Но как же быть с отношением человека, скажем, к домашним питомцам или одомашненным животным? Позиция освободителей в этом смысле однозначна: все отношения между существами должны иметь место по обоюдному согласию. Это означает, что мы не должны привязывать лошадей к плугам или доить коров, превращая их тела в машины производства, оправдывая эксплуатацию тем, что мы кормим этих животных и заботимся о них. Это примеры манипуляции и паразитизма людей. Даже ездовых лошадей, которые приучены принимать своего владельца, сначала необходимо «сломать». Всех разумных существ можно натренировать принимать свое угнетение и даже по-мазохистски наслаждаться им, совсем как это делалось с людьми-рабами. Но это не делает угнетение животных чем-то иным. Когда раб смиряется со своим положением, он от этого не перестает быть рабом. Просто его дух сломлен. Для того чтобы иметь дело с другим существом на обоюдно выгодных условиях, безусловно, требуются чувствительность и сопереживание. У людей никогда не были развиты эти навыки.
Домашние животные — сложная проблема, потому что мы несем ответственность за них; потому что они от нас зависят. Однако мы должны позволить всем животным жить свободно и счастливо. Поэтому ситуация с домашним содержанием питомцев не более, чем временна. В идеале нужно предотвратить размножение всех домашних животных, чтобы в ближайшем будущем покончить с их генетически запрограммированной зависимостью. Продолжать разводить домашних животных, особенно кошек и собак, означает продлевать их рабство. Люди создали мутантов — животных, которые никогда так сильно не отдалялись от своей среды обитания и естественного состояния. Следовательно, люди должны заботиться о них, пока те живы. Но, вместе с тем, мы должны предотвращать их размножение, тем самым уничтожая саму возможность дальнейшего рабства.
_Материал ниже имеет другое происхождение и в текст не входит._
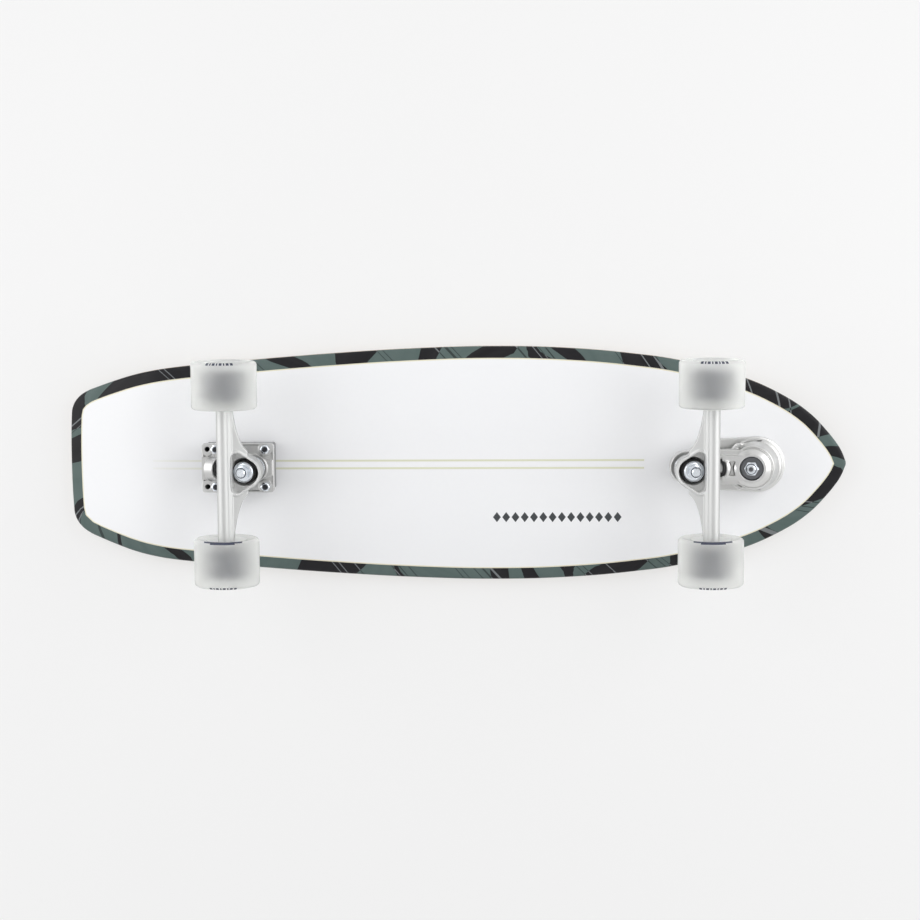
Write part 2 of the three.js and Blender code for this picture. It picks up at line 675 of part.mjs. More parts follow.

Все это может прозвучать безумно, учитывая, что подобные инициативы исходят от любителей животных. Если читатель считает это сумасшествием, значит, он еще не начал мыслить, как человек с биоцентрическим видением мира. Сегодня все взаимоотношения людей с другими созданиями складываются на условиях человека. Мы строим из себя их повелителей. Даже многие зоозащитники поддерживают идею человеческого шефства над животными, пытаясь трансформировать библейские предписания людского превосходства, то есть, доминирования над животным миром, в более приемлемую концепцию. Сторонники разумного управления животными и доминирования над ними утверждают, что для самих животных так лучше. В обоих случаях люди обладают властью надо всеми существами в мире. Общеизвестно, что власть разлагает, а абсолютная власть, как, например, якобы данная Богом, или полученная в результате одомашнивания, разлагает абсолютно.
Большинство людей не в состоянии себе вообразить, как можно жить со своими домашними животными, не контролируя их. Однако свободные, равноправные взаимоотношения с питомцами возможны и оправдывают себя. Животные не всегда по природе своей боятся человека. Такие создания, как птицы, белки, олени, еноты, волки, кролики, рыбы и мириады других членов нашей большой семьи с радостью принимают нас, если мы не ведем себя, как повелители или менеджеры. Если мы строим с животными отношения с позиций уважения и равноправия, эти отношения получаются более чем удовлетворительными для обеих сторон. Но взаимно приемлемые отношения — это то, чего человек в его вечной жажде контроля, похоже, никогда не поймет и не примет.